### What needs to be done
What follows is a listing; restate every line of it word for word.

### Information shown

========

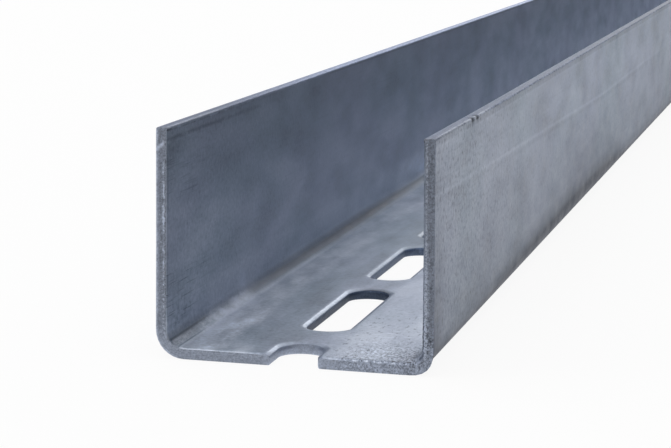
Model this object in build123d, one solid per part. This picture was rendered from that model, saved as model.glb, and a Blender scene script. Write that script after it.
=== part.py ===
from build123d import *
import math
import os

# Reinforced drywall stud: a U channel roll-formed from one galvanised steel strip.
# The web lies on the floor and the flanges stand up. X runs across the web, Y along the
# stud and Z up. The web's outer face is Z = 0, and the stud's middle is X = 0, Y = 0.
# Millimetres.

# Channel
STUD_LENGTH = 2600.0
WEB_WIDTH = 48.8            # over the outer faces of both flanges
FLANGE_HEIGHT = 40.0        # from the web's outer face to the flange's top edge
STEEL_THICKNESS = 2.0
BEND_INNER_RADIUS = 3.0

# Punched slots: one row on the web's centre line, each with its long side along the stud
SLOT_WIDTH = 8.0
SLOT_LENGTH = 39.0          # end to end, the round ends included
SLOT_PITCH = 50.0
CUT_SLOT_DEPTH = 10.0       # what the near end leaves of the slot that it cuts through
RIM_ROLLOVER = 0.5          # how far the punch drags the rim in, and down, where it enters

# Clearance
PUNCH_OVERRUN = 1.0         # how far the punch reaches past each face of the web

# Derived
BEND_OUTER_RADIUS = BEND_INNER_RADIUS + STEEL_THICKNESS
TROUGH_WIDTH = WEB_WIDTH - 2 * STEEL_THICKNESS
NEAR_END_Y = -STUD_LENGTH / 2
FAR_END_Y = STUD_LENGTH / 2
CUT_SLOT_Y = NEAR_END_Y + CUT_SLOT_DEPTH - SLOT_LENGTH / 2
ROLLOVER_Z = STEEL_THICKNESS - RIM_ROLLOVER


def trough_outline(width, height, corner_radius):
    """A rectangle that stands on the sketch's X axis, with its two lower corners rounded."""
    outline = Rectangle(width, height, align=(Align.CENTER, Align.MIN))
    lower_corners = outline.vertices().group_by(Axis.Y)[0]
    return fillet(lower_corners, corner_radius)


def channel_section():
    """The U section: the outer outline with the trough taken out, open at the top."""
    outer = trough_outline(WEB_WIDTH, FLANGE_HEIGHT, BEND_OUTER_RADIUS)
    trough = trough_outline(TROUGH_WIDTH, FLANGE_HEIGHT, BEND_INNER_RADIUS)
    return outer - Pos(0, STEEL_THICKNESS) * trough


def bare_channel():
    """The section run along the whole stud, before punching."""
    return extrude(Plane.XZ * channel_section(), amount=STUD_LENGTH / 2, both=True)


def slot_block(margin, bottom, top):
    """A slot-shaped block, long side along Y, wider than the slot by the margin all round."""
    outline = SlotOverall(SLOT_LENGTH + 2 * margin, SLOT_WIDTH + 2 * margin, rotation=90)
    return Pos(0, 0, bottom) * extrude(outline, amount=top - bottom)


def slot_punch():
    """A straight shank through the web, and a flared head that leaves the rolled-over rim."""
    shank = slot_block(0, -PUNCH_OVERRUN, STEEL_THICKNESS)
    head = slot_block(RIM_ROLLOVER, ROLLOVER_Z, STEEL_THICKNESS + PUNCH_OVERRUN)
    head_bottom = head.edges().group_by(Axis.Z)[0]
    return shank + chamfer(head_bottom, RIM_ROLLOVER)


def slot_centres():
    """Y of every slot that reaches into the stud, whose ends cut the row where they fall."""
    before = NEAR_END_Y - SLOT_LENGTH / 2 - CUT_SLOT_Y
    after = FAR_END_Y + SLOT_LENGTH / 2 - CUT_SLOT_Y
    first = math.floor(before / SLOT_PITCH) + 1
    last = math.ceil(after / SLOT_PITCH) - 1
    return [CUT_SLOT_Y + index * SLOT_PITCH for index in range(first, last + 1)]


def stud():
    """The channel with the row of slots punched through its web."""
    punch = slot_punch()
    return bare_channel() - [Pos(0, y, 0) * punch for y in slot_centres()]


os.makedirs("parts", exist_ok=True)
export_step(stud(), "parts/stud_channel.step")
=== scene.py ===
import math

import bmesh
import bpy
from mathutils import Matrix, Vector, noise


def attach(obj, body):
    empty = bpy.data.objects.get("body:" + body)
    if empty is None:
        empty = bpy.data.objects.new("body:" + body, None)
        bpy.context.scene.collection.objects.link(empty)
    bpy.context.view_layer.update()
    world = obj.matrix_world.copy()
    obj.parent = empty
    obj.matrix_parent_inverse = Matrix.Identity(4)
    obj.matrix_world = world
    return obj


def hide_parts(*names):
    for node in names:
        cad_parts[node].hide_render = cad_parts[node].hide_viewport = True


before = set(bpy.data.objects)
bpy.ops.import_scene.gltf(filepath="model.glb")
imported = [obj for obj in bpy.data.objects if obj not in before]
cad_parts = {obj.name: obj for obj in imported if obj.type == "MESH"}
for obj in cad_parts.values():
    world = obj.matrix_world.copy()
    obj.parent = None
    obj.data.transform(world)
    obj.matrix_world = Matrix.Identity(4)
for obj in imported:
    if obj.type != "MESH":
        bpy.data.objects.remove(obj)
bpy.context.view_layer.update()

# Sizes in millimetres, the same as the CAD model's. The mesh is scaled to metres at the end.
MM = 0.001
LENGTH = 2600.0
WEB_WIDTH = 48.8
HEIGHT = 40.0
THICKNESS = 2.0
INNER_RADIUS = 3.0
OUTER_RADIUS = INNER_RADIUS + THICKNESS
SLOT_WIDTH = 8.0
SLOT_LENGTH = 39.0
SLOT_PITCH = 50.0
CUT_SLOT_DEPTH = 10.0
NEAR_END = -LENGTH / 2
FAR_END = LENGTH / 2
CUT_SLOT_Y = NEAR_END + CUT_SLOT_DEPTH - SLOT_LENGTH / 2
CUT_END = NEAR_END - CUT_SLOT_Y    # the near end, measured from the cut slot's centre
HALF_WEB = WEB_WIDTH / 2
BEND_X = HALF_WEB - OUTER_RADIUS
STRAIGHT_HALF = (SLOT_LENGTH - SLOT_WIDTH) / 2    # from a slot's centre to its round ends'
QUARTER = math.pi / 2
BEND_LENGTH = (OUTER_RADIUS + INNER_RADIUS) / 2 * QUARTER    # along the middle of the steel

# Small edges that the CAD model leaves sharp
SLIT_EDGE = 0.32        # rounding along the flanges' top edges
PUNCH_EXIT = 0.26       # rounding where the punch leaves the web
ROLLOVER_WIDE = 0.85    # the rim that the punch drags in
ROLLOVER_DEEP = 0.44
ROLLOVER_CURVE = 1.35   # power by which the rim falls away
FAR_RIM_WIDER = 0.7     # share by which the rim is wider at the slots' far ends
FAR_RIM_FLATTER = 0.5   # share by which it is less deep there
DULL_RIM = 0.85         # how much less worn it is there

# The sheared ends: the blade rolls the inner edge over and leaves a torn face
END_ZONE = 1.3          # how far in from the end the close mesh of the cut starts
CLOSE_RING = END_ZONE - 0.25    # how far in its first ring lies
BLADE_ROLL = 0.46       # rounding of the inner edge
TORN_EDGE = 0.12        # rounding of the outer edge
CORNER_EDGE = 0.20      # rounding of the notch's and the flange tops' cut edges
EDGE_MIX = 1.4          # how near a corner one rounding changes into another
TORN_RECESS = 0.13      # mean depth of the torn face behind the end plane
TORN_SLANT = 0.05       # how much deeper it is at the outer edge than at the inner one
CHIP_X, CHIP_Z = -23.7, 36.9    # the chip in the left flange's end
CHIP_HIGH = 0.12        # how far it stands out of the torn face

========

### Written reply
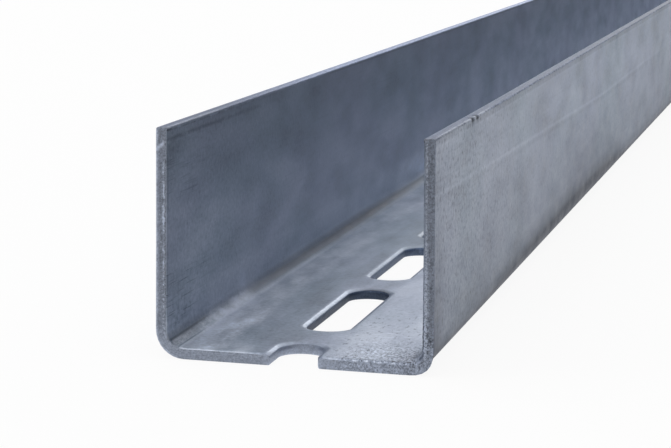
Model this object in build123d, one solid per part. This picture was rendered from that model, saved as model.glb, and a Blender scene script. Write that script after it.
=== part.py ===
from build123d import *
import math
import os

# Reinforced drywall stud: a U channel roll-formed from one galvanised steel strip.
# The web lies on the floor and the flanges stand up. X runs across the web, Y along the
# stud and Z up. The web's outer face is Z = 0, and the stud's middle is X = 0, Y = 0.
# Millimetres.

# Channel
STUD_LENGTH = 2600.0
WEB_WIDTH = 48.8            # over the outer faces of both flanges
FLANGE_HEIGHT = 40.0        # from the web's outer face to the flange's top edge
STEEL_THICKNESS = 2.0
BEND_INNER_RADIUS = 3.0

# Punched slots: one row on the web's centre line, each with its long side along the stud
SLOT_WIDTH = 8.0
SLOT_LENGTH = 39.0          # end to end, the round ends included
SLOT_PITCH = 50.0
CUT_SLOT_DEPTH = 10.0       # what the near end leaves of the slot that it cuts through
RIM_ROLLOVER = 0.5          # how far the punch drags the rim in, and down, where it enters

# Clearance
PUNCH_OVERRUN = 1.0         # how far the punch reaches past each face of the web

# Derived
BEND_OUTER_RADIUS = BEND_INNER_RADIUS + STEEL_THICKNESS
TROUGH_WIDTH = WEB_WIDTH - 2 * STEEL_THICKNESS
NEAR_END_Y = -STUD_LENGTH / 2
FAR_END_Y = STUD_LENGTH / 2
CUT_SLOT_Y = NEAR_END_Y + CUT_SLOT_DEPTH - SLOT_LENGTH / 2
ROLLOVER_Z = STEEL_THICKNESS - RIM_ROLLOVER


def trough_outline(width, height, corner_radius):
    """A rectangle that stands on the sketch's X axis, with its two lower corners rounded."""
    outline = Rectangle(width, height, align=(Align.CENTER, Align.MIN))
    lower_corners = outline.vertices().group_by(Axis.Y)[0]
    return fillet(lower_corners, corner_radius)


def channel_section():
    """The U section: the outer outline with the trough taken out, open at the top."""
    outer = trough_outline(WEB_WIDTH, FLANGE_HEIGHT, BEND_OUTER_RADIUS)
    trough = trough_outline(TROUGH_WIDTH, FLANGE_HEIGHT, BEND_INNER_RADIUS)
    return outer - Pos(0, STEEL_THICKNESS) * trough


def bare_channel():
    """The section run along the whole stud, before punching."""
    return extrude(Plane.XZ * channel_section(), amount=STUD_LENGTH / 2, both=True)


def slot_block(margin, bottom, top):
    """A slot-shaped block, long side along Y, wider than the slot by the margin all round."""
    outline = SlotOverall(SLOT_LENGTH + 2 * margin, SLOT_WIDTH + 2 * margin, rotation=90)
    return Pos(0, 0, bottom) * extrude(outline, amount=top - bottom)


def slot_punch():
    """A straight shank through the web, and a flared head that leaves the rolled-over rim."""
    shank = slot_block(0, -PUNCH_OVERRUN, STEEL_THICKNESS)
    head = slot_block(RIM_ROLLOVER, ROLLOVER_Z, STEEL_THICKNESS + PUNCH_OVERRUN)
    head_bottom = head.edges().group_by(Axis.Z)[0]
    return shank + chamfer(head_bottom, RIM_ROLLOVER)


def slot_centres():
    """Y of every slot that reaches into the stud, whose ends cut the row where they fall."""
    before = NEAR_END_Y - SLOT_LENGTH / 2 - CUT_SLOT_Y
    after = FAR_END_Y + SLOT_LENGTH / 2 - CUT_SLOT_Y
    first = math.floor(before / SLOT_PITCH) + 1
    last = math.ceil(after / SLOT_PITCH) - 1
    return [CUT_SLOT_Y + index * SLOT_PITCH for index in range(first, last + 1)]


def stud():
    """The channel with the row of slots punched through its web."""
    punch = slot_punch()
    return bare_channel() - [Pos(0, y, 0) * punch for y in slot_centres()]


os.makedirs("parts", exist_ok=True)
export_step(stud(), "parts/stud_channel.step")
=== scene.py ===
import math

import bmesh
import bpy
from mathutils import Matrix, Vector, noise


def attach(obj, body):
    empty = bpy.data.objects.get("body:" + body)
    if empty is None:
        empty = bpy.data.objects.new("body:" + body, None)
        bpy.context.scene.collection.objects.link(empty)
    bpy.context.view_layer.update()
    world = obj.matrix_world.copy()
    obj.parent = empty
    obj.matrix_parent_inverse = Matrix.Identity(4)
    obj.matrix_world = world
    return obj


def hide_parts(*names):
    for node in names:
        cad_parts[node].hide_render = cad_parts[node].hide_viewport = True


before = set(bpy.data.objects)
bpy.ops.import_scene.gltf(filepath="model.glb")
imported = [obj for obj in bpy.data.objects if obj not in before]
cad_parts = {obj.name: obj for obj in imported if obj.type == "MESH"}
for obj in cad_parts.values():
    world = obj.matrix_world.copy()
    obj.parent = None
    obj.data.transform(world)
    obj.matrix_world = Matrix.Identity(4)
for obj in imported:
    if obj.type != "MESH":
        bpy.data.objects.remove(obj)
bpy.context.view_layer.update()

# Sizes in millimetres, the same as the CAD model's. The mesh is scaled to metres at the end.
MM = 0.001
LENGTH = 2600.0
WEB_WIDTH = 48.8
HEIGHT = 40.0
THICKNESS = 2.0
INNER_RADIUS = 3.0
OUTER_RADIUS = INNER_RADIUS + THICKNESS
SLOT_WIDTH = 8.0
SLOT_LENGTH = 39.0
SLOT_PITCH = 50.0
CUT_SLOT_DEPTH = 10.0
NEAR_END = -LENGTH / 2
FAR_END = LENGTH / 2
CUT_SLOT_Y = NEAR_END + CUT_SLOT_DEPTH - SLOT_LENGTH / 2
CUT_END = NEAR_END - CUT_SLOT_Y    # the near end, measured from the cut slot's centre
HALF_WEB = WEB_WIDTH / 2
BEND_X = HALF_WEB - OUTER_RADIUS
STRAIGHT_HALF = (SLOT_LENGTH - SLOT_WIDTH) / 2    # from a slot's centre to its round ends'
QUARTER = math.pi / 2
BEND_LENGTH = (OUTER_RADIUS + INNER_RADIUS) / 2 * QUARTER    # along the middle of the steel

# Small edges that the CAD model leaves sharp
SLIT_EDGE = 0.32        # rounding along the flanges' top edges
PUNCH_EXIT = 0.26       # rounding where the punch leaves the web
ROLLOVER_WIDE = 0.85    # the rim that the punch drags in
ROLLOVER_DEEP = 0.44
ROLLOVER_CURVE = 1.35   # power by which the rim falls away
FAR_RIM_WIDER = 0.7     # share by which the rim is wider at the slots' far ends
FAR_RIM_FLATTER = 0.5   # share by which it is less deep there
DULL_RIM = 0.85         # how much less worn it is there

# The sheared ends: the blade rolls the inner edge over and leaves a torn face
END_ZONE = 1.3          # how far in from the end the close mesh of the cut starts
CLOSE_RING = END_ZONE - 0.25    # how far in its first ring lies
BLADE_ROLL = 0.46       # rounding of the inner edge
TORN_EDGE = 0.12        # rounding of the outer edge
CORNER_EDGE = 0.20      # rounding of the notch's and the flange tops' cut edges
EDGE_MIX = 1.4          # how near a corner one rounding changes into another
TORN_RECESS = 0.13      # mean depth of the torn face behind the end plane
TORN_SLANT = 0.05       # how much deeper it is at the outer edge than at the inner one
CHIP_X, CHIP_Z = -23.7, 36.9    # the chip in the left flange's end
CHIP_HIGH = 0.12        # how far it stands out of the torn face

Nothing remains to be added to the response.